15. The Managing Director of the Similipahar Forest Development Corporation has also put in an affidavit in support of the case of the appellants in this Court. According to him, steps have been taken by the Corporation for the construction of all-weather roads so that the maximum collection of sal seeds
would be made and the Corporation has so far spent about Rs. 40 lakhs for the development of the infra-structure. He has further staled thus:
“5. That in case where private parties are granted licence to collect sal seeds they do not have any obligation to construct roads and develop infra-structure in the area as is being done by Simili-pahar Forest Development Corporation. Normally, such licensee organise collection of sal seeds through agents in the area. But the S.F.D.C. has separate organisation of its own for collection of sal seeds directly from Adivasis on payment of fair wages. The State Government have fixed the minimum wages for collection of sal seeds at the rate of 90 paise per Kg. The deponent understands that the plaintiff No. 1 has offered 60 paise per Kg, while S.F.D.C, pays at the rate of 90 paise per Kg.
6. That there are five other solvent extraction units in the State which also require sal seeds as their raw materials. Pending establishment of Solvent Extraction Plants by the S.F.D.C. the sal seeds collected may be utilised to meet the short-fall requirement of other existing solvent extracting units in the State as far as possible.”
16. The Deputy Secretary to the Government of Orissa in the Department of Forest, Fisheries and Animal Husbandry has also sworn an affidavit and has stated that the respondent No. 1, in letter No. S.15/524/79-80 dated 26-7-1979 addressed to the Secretary to the Government of Orissa, Forest Department, had stated that its collection of 48.00 metric tons of sal seeds had exceeded its capacity of 42,000 metric tons and it had requested the State Government for orders for transporting 10,000 tons of sal seeds kernels for processing outside the State. Although in the chart at page 18 of the plaint, the collection had been shown to be much less than the actual potentiality of the areas, it would appear from this letter, a copy of which has been enclosed to the affidavit filed in this Court, that in the year 1979, there has been excess collection which could not be processed inside the State and for this, permission of the State Government had been sought for processing 10,000 tons of sal seeds kernels outside the State,
17. All this would show that the averments made by the respondents that
but for an imminent order of injunction, irreparable injury would be caused to the respondents could not prima facie be accepted and as a Government of Orissa Undertaking has already undertaken the operations in the areas which were previously with the respondent No. 2 as per the Agreement, but had been carved out of the areas by virtue of Sub-clause (v) of Clause 17 of the Agreement on coming into existence of the Corporation, it could not be said that the balance of convenience in the instant case was in favour of the respondents.
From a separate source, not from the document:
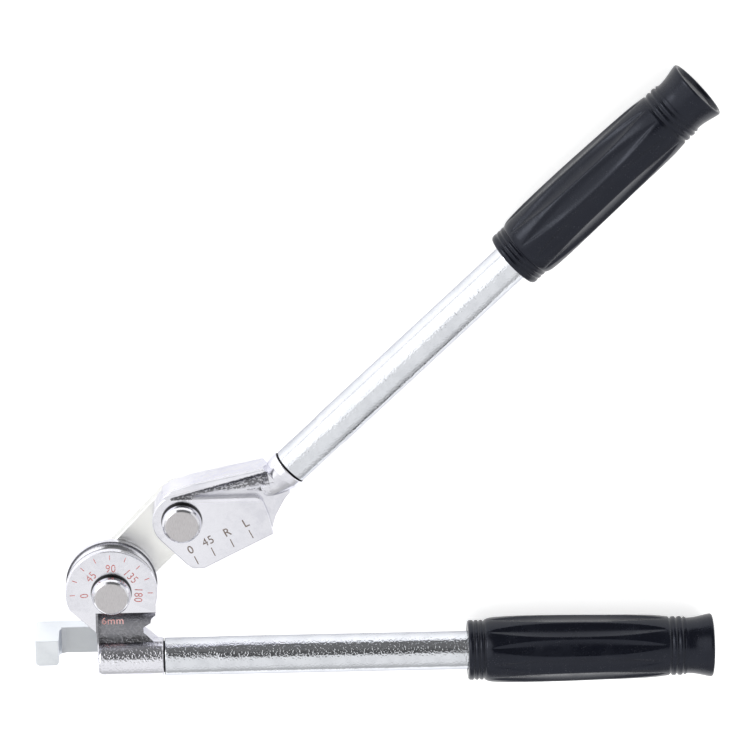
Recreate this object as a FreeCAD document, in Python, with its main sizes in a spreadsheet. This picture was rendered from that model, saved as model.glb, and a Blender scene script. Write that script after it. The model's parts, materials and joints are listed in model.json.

18. True, the facts pleaded in these affidavits by both the sides in this Court were not placed before the learned Subordinate Judge and there was hardly any time for it, but the learned Subordinate Judge did not properly take into consideration, important aspects, such as, the foundation for the apprehension of irreparable injury as pleaded by the respondents and the balance of convenience in favour of either of the two sides and after merely recording the case of the respondents mentioned in the plaint, the learned Subordinate Judge passed the impugned order which, prima facie, would appear not to be a reasonable and reasoned one. Besides, mandatory provisions of law causing prejudice to the appellants had been infringed and I have already referred to these aspects,
19. At the stage of hearing this matter, Mr. Mohanty for the respondents has moved an application under Order 40. Rule 1 read with Section 151 of the Civil P. C. for the appointment of a receiver and has, in the alternative, submitted that the respondent No. 2 Company may be appointed to be the receiver for collection, treatment, custody and safe storage of the sal seeds in question. In this connection, Mr. Mohanty has placed reliance on the principles laid down in Ravi Lakshmaiah v. Nagamothu Lakshmi, AIR 1971 Andh Pra 380 and his contention is that the words “make such other order” occurring in Order 39, Rule 1 of the Civil P. C. include a power to appoint a receiver and such an appointment can be made in an application for injunction even suo motu if the circumstances and facts justify it. This application has been resisted by the learned Advocate-General and it has been submitted that the respondent No. 2, in view of the facts and circumstances of the case, is not to be appointed receiver and as the Government of Orissa Undertaking has already taken up the operations this year, no receiver should be appointed. In view of what has been stated by me in the body of this order, it would not be just, reasonable and equitable to appoint a receiver and the application is rejected.
20. For the reasons aforesaid, I am of the view that it would be legal and equitable, reasonable and proper to stay the operation of the impugned order as prayed for. I would, therefore, make absolute my order staying operation of the order of injunction passed by the learned Subordinate Judge on 14-5-1982 and do hereby order that there shall be stay of the order of injunction appealed against till the disposal of this appeal.
21. Before I close, I would like to make it clear that I have dealt with some of the matters in details as lengthy arguments have been advanced at the Bar raising a number of legal and factual contentions and I have made the observations only for the purpose of disposing of the application for stay of the impugned order. My observations should not, in any manner affect the merits of the suit or influence the mind of the court in seisin of the suit.